Compression therapy is said to be great for muscle recovery, enhancing blood flow (yay!) and lymphatic massage. The actual session itself was really fun. The staff member stuck my legs into these full-leg padded “boots”, gave me some options to increase or decrease pressure and then left me alone. I laid there for 30 minutes reading a book while the boots worked their magic, which is what it felt like for me.
This turned out to be my favorite treatment of all. I only want to read while getting a full leg massage from now on, but since that’s not realistic, I’m definitely treating myself to a compression therapy session after long flights and tougher workouts, like a Spartan race.
Here we go again with the heat, I thought. If you’ve ever done a traditional sauna, an infrared sauna session is similar, except dry.

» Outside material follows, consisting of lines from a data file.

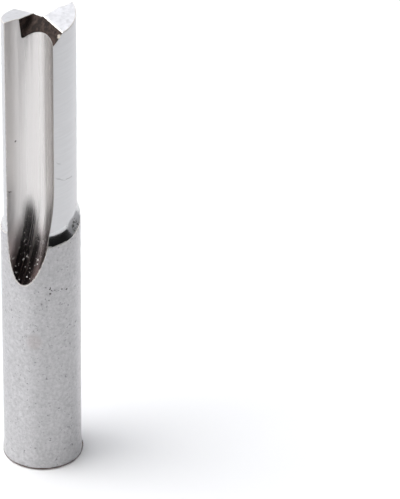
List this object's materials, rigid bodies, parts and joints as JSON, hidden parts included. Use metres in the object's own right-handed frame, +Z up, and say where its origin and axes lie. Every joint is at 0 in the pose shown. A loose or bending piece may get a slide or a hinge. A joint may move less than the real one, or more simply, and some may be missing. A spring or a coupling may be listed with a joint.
{
  "type": "router bit",
  "caption": "Straight router bit with opposed ground flutes, relieved lands and a gashed end for plunging, on a plain shank for a collet.",
  "frame": {"origin": "centre of the shank's end face", "axes": "+Z up the tool's axis to the cutting end; the cutting edges lie in the XZ plane, at +X and -X"},
  "size_m": [0.008, 0.008, 0.051],
  "materials": {
    "tool_steel": "ground high-speed steel, matt on the shank and bright in the flutes"
  },
  "bodies": {
    "root": {"router_bit": "tool_steel"}
  },
  "joints": []
}
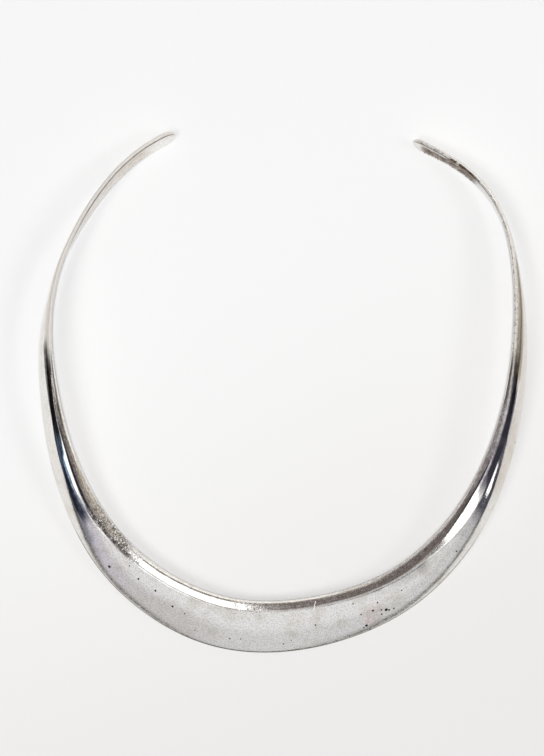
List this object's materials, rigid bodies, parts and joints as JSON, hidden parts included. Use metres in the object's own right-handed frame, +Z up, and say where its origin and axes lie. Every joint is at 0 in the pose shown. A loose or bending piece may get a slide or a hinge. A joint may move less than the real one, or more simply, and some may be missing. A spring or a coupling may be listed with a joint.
{
  "type": "collar necklace",
  "caption": "Rigid open neck ring of polished silver: a broad tapering crescent at the throat, slim arms that turn upright, and rounded flat tips at the back opening.",
  "frame": {"origin": "under the middle of the ring's bounding box, on the surface that it lies on", "axes": "+Z up from the surface, +Y towards the opening between the tips, -Y towards the broad front, +X to the wearer's left, which is the right of the picture"},
  "size_m": [0.1264, 0.1356, 0.0139],
  "materials": {
    "silver": "polished, fine handling scratches, light tarnish"
  },
  "bodies": {
    "root": {"collar": "silver"}
  },
  "joints": []
}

In my case, it also utilized light therapy. It was a nice option to be able to play my own music. As someone who doesn’t easily sweat, I do feel there are benefits to working up a sweat that I can’t otherwise get.
The reported benefits of an infrared sauna are similar to the Slim Pod: detoxification, weight loss, and a metabolic boost. Between the two, I hands down preferred the infrared sauna. As far as my actual experience though, I found it boring and uncomfortable in the sense that sitting in a hot space for an extended period of time didn’t feel good. I do, however, believe in the detoxification benefits, especially during the cold and flu season. This service landed right in the middle for me, which is saying something since I DEFINITELY had to wash my hair afterwards.
Overall, I don’t realistically see myself as a consistent cryotherapy girl, but I’m definitely hooked on compression therapy. As travel and meetings are becoming more and more frequent for me, I’m looking forward to getting off of a long flight and going straight to compression therapy. I’ll definitely incorporate cryotherapy and the infrared sauna in here and there as well.
Have you tried any of these? If so, what are your thoughts? If not, which do you think you’d like?